What the task asks: Reproduce all of the listing below without alteration.

[Items listed in a dataset]
════

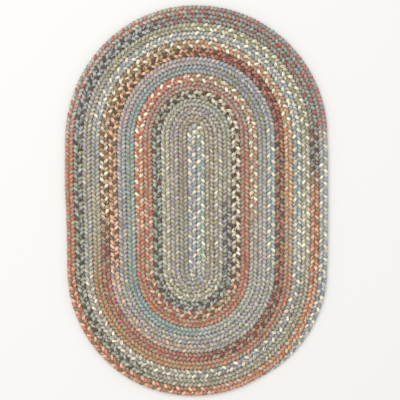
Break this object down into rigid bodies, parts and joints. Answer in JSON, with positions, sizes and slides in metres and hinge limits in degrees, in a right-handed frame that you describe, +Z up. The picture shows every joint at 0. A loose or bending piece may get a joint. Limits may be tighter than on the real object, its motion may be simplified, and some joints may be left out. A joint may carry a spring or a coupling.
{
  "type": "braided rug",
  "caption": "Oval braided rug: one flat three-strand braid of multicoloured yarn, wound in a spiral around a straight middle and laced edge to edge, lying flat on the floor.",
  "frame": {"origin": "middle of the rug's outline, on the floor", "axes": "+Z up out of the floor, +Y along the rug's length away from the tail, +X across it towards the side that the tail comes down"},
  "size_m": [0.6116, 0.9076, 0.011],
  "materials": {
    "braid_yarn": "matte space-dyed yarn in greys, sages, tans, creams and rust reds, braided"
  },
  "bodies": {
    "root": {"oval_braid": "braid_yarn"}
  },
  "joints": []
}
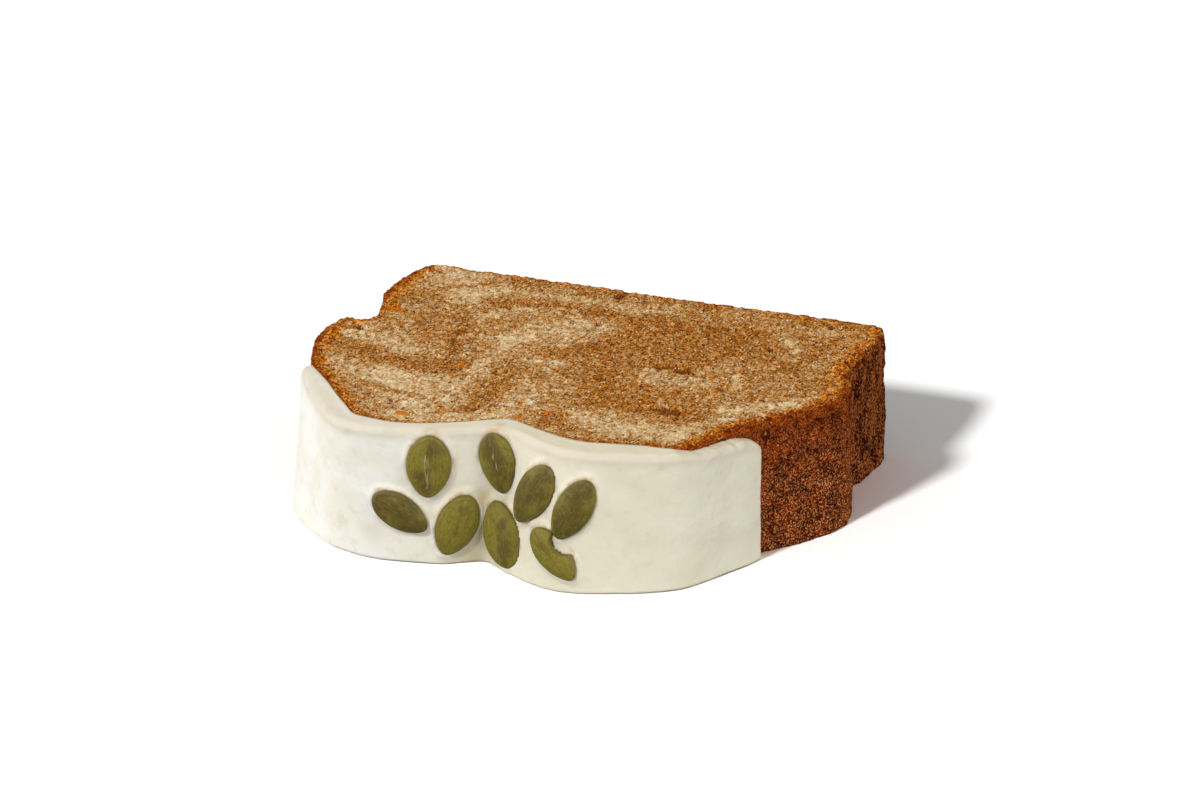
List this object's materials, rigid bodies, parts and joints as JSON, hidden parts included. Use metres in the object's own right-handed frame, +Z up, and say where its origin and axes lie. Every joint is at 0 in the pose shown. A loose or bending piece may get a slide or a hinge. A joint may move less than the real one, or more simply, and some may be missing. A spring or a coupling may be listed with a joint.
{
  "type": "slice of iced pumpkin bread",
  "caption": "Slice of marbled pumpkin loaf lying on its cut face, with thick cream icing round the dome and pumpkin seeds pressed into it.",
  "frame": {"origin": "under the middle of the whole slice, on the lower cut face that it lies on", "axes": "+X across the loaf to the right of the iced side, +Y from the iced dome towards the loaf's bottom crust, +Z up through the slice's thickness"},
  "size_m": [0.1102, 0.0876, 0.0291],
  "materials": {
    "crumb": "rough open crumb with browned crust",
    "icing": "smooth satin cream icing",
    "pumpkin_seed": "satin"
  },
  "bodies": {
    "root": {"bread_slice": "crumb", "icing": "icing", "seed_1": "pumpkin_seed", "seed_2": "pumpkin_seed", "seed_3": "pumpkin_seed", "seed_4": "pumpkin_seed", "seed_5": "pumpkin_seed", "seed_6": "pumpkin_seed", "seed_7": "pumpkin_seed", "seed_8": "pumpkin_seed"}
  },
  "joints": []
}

════

Correct result:
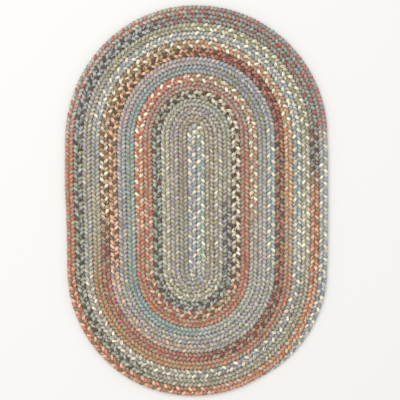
Break this object down into rigid bodies, parts and joints. Answer in JSON, with positions, sizes and slides in metres and hinge limits in degrees, in a right-handed frame that you describe, +Z up. The picture shows every joint at 0. A loose or bending piece may get a joint. Limits may be tighter than on the real object, its motion may be simplified, and some joints may be left out. A joint may carry a spring or a coupling.
{
  "type": "braided rug",
  "caption": "Oval braided rug: one flat three-strand braid of multicoloured yarn, wound in a spiral around a straight middle and laced edge to edge, lying flat on the floor.",
  "frame": {"origin": "middle of the rug's outline, on the floor", "axes": "+Z up out of the floor, +Y along the rug's length away from the tail, +X across it towards the side that the tail comes down"},
  "size_m": [0.6116, 0.9076, 0.011],
  "materials": {
    "braid_yarn": "matte space-dyed yarn in greys, sages, tans, creams and rust reds, braided"
  },
  "bodies": {
    "root": {"oval_braid": "braid_yarn"}
  },
  "joints": []
}
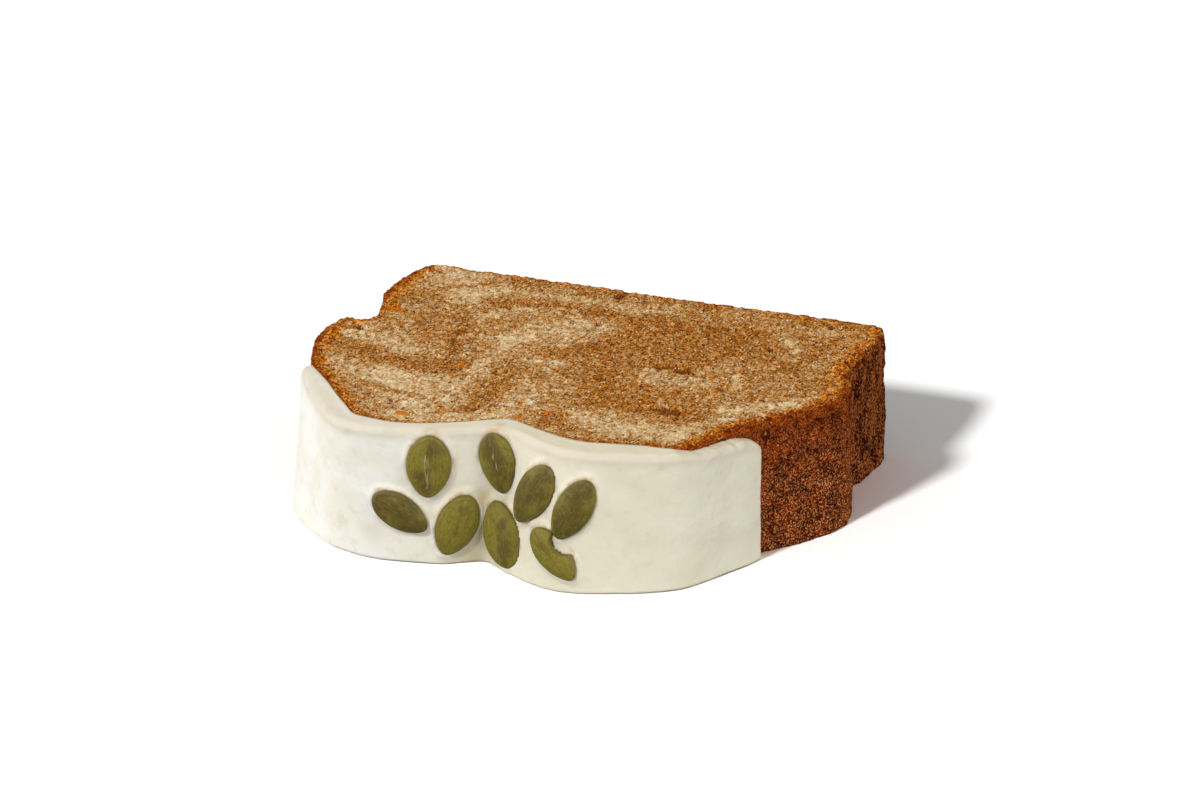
List this object's materials, rigid bodies, parts and joints as JSON, hidden parts included. Use metres in the object's own right-handed frame, +Z up, and say where its origin and axes lie. Every joint is at 0 in the pose shown. A loose or bending piece may get a slide or a hinge. A joint may move less than the real one, or more simply, and some may be missing. A spring or a coupling may be listed with a joint.
{
  "type": "slice of iced pumpkin bread",
  "caption": "Slice of marbled pumpkin loaf lying on its cut face, with thick cream icing round the dome and pumpkin seeds pressed into it.",
  "frame": {"origin": "under the middle of the whole slice, on the lower cut face that it lies on", "axes": "+X across the loaf to the right of the iced side, +Y from the iced dome towards the loaf's bottom crust, +Z up through the slice's thickness"},
  "size_m": [0.1102, 0.0876, 0.0291],
  "materials": {
    "crumb": "rough open crumb with browned crust",
    "icing": "smooth satin cream icing",
    "pumpkin_seed": "satin"
  },
  "bodies": {
    "root": {"bread_slice": "crumb", "icing": "icing", "seed_1": "pumpkin_seed", "seed_2": "pumpkin_seed", "seed_3": "pumpkin_seed", "seed_4": "pumpkin_seed", "seed_5": "pumpkin_seed", "seed_6": "pumpkin_seed", "seed_7": "pumpkin_seed", "seed_8": "pumpkin_seed"}
  },
  "joints": []
}